**PROBLEM DETAILS**:
Reproduce the entries in full, with no changes.

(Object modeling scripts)
========================================================================

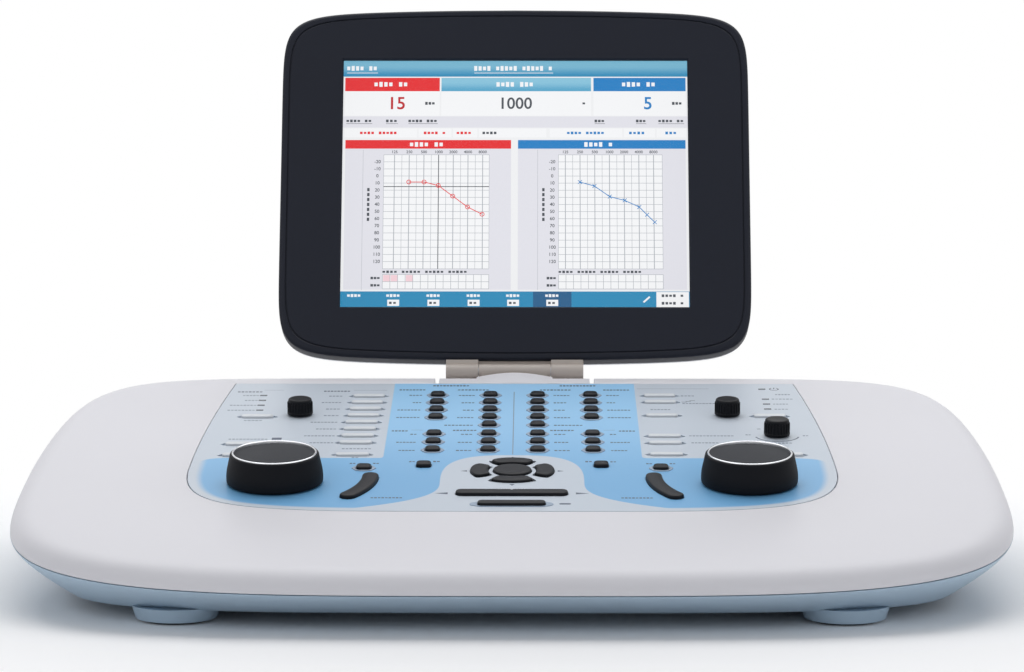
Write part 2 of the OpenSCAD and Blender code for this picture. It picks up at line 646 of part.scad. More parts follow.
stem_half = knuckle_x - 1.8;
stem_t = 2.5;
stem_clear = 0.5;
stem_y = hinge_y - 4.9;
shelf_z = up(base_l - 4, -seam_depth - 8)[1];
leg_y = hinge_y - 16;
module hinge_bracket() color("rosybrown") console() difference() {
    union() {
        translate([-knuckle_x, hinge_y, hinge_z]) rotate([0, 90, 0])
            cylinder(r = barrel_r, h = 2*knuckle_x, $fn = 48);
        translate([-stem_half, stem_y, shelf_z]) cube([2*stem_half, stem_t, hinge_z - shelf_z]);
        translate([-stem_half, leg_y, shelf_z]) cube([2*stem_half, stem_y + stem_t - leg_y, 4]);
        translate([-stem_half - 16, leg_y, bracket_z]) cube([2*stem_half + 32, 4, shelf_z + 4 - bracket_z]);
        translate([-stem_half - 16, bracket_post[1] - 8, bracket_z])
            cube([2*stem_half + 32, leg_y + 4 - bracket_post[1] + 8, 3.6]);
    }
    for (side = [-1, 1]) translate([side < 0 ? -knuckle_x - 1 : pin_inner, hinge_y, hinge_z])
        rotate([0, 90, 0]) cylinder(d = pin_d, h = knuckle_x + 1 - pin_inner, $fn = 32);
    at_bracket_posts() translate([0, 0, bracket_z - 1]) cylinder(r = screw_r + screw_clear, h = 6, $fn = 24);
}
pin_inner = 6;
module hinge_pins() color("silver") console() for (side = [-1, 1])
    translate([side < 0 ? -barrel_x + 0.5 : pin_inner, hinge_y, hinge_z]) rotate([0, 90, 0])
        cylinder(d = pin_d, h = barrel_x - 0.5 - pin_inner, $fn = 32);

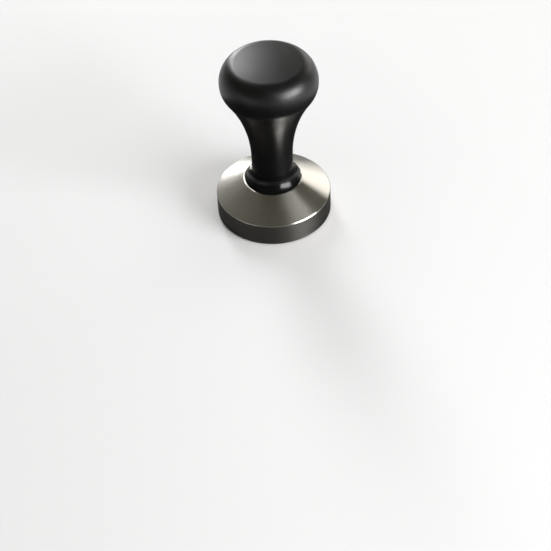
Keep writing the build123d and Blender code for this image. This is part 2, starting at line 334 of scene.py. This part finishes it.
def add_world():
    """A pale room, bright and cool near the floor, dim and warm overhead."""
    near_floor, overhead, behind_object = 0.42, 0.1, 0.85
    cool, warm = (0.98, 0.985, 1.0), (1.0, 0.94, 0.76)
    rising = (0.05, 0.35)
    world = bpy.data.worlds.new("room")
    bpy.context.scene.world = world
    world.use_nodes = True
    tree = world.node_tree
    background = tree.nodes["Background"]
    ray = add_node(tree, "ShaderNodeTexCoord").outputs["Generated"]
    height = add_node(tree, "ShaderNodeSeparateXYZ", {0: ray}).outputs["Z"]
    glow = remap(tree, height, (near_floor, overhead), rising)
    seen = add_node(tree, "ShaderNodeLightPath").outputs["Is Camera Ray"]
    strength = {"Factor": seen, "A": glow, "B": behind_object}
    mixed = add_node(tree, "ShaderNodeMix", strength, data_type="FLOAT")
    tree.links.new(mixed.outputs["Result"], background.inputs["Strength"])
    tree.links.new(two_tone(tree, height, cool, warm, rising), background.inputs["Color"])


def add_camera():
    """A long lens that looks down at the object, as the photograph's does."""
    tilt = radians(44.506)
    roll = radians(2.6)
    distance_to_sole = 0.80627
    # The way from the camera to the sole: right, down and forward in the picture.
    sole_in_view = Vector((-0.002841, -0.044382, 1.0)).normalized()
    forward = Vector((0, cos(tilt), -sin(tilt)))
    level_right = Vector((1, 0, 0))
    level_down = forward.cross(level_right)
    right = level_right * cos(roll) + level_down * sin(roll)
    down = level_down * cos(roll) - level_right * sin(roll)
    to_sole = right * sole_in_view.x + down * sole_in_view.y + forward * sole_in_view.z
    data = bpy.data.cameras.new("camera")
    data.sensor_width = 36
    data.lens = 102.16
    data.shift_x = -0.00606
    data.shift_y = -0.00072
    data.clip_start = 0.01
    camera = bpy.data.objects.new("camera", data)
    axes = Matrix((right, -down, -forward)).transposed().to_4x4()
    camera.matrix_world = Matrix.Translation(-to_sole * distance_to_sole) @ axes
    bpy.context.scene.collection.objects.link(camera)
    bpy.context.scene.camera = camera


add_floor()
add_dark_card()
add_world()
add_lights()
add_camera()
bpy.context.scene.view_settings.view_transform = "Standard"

========================================================================

**FINAL ANSWER**:
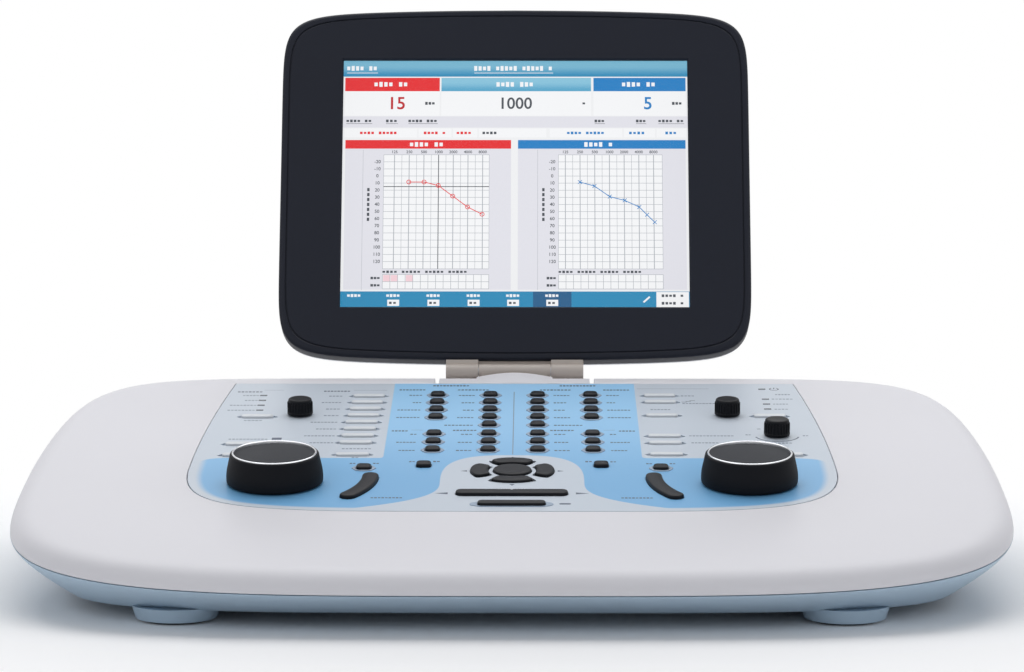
Write part 2 of the OpenSCAD and Blender code for this picture. It picks up at line 646 of part.scad. More parts follow.
stem_half = knuckle_x - 1.8;
stem_t = 2.5;
stem_clear = 0.5;
stem_y = hinge_y - 4.9;
shelf_z = up(base_l - 4, -seam_depth - 8)[1];
leg_y = hinge_y - 16;
module hinge_bracket() color("rosybrown") console() difference() {
    union() {
        translate([-knuckle_x, hinge_y, hinge_z]) rotate([0, 90, 0])
            cylinder(r = barrel_r, h = 2*knuckle_x, $fn = 48);
        translate([-stem_half, stem_y, shelf_z]) cube([2*stem_half, stem_t, hinge_z - shelf_z]);
        translate([-stem_half, leg_y, shelf_z]) cube([2*stem_half, stem_y + stem_t - leg_y, 4]);
        translate([-stem_half - 16, leg_y, bracket_z]) cube([2*stem_half + 32, 4, shelf_z + 4 - bracket_z]);
        translate([-stem_half - 16, bracket_post[1] - 8, bracket_z])
            cube([2*stem_half + 32, leg_y + 4 - bracket_post[1] + 8, 3.6]);
    }
    for (side = [-1, 1]) translate([side < 0 ? -knuckle_x - 1 : pin_inner, hinge_y, hinge_z])
        rotate([0, 90, 0]) cylinder(d = pin_d, h = knuckle_x + 1 - pin_inner, $fn = 32);
    at_bracket_posts() translate([0, 0, bracket_z - 1]) cylinder(r = screw_r + screw_clear, h = 6, $fn = 24);
}
pin_inner = 6;
module hinge_pins() color("silver") console() for (side = [-1, 1])
    translate([side < 0 ? -barrel_x + 0.5 : pin_inner, hinge_y, hinge_z]) rotate([0, 90, 0])
        cylinder(d = pin_d, h = barrel_x - 0.5 - pin_inner, $fn = 32);

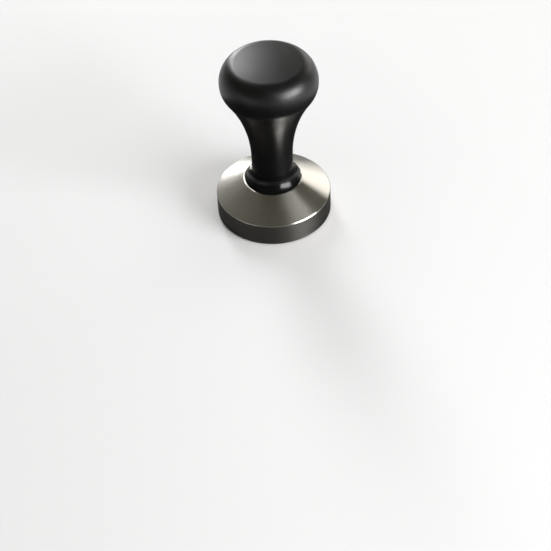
Keep writing the build123d and Blender code for this image. This is part 2, starting at line 334 of scene.py. This part finishes it.
def add_world():
    """A pale room, bright and cool near the floor, dim and warm overhead."""
    near_floor, overhead, behind_object = 0.42, 0.1, 0.85
    cool, warm = (0.98, 0.985, 1.0), (1.0, 0.94, 0.76)
    rising = (0.05, 0.35)
    world = bpy.data.worlds.new("room")
    bpy.context.scene.world = world
    world.use_nodes = True
    tree = world.node_tree
    background = tree.nodes["Background"]
    ray = add_node(tree, "ShaderNodeTexCoord").outputs["Generated"]
    height = add_node(tree, "ShaderNodeSeparateXYZ", {0: ray}).outputs["Z"]
    glow = remap(tree, height, (near_floor, overhead), rising)
    seen = add_node(tree, "ShaderNodeLightPath").outputs["Is Camera Ray"]
    strength = {"Factor": seen, "A": glow, "B": behind_object}
    mixed = add_node(tree, "ShaderNodeMix", strength, data_type="FLOAT")
    tree.links.new(mixed.outputs["Result"], background.inputs["Strength"])
    tree.links.new(two_tone(tree, height, cool, warm, rising), background.inputs["Color"])


def add_camera():
    """A long lens that looks down at the object, as the photograph's does."""
    tilt = radians(44.506)
    roll = radians(2.6)
    distance_to_sole = 0.80627
    # The way from the camera to the sole: right, down and forward in the picture.
    sole_in_view = Vector((-0.002841, -0.044382, 1.0)).normalized()
    forward = Vector((0, cos(tilt), -sin(tilt)))
    level_right = Vector((1, 0, 0))
    level_down = forward.cross(level_right)
    right = level_right * cos(roll) + level_down * sin(roll)
    down = level_down * cos(roll) - level_right * sin(roll)
    to_sole = right * sole_in_view.x + down * sole_in_view.y + forward * sole_in_view.z
    data = bpy.data.cameras.new("camera")
    data.sensor_width = 36
    data.lens = 102.16
    data.shift_x = -0.00606
    data.shift_y = -0.00072
    data.clip_start = 0.01
    camera = bpy.data.objects.new("camera", data)
    axes = Matrix((right, -down, -forward)).transposed().to_4x4()
    camera.matrix_world = Matrix.Translation(-to_sole * distance_to_sole) @ axes
    bpy.context.scene.collection.objects.link(camera)
    bpy.context.scene.camera = camera


add_floor()
add_dark_card()
add_world()
add_lights()
add_camera()
bpy.context.scene.view_settings.view_transform = "Standard"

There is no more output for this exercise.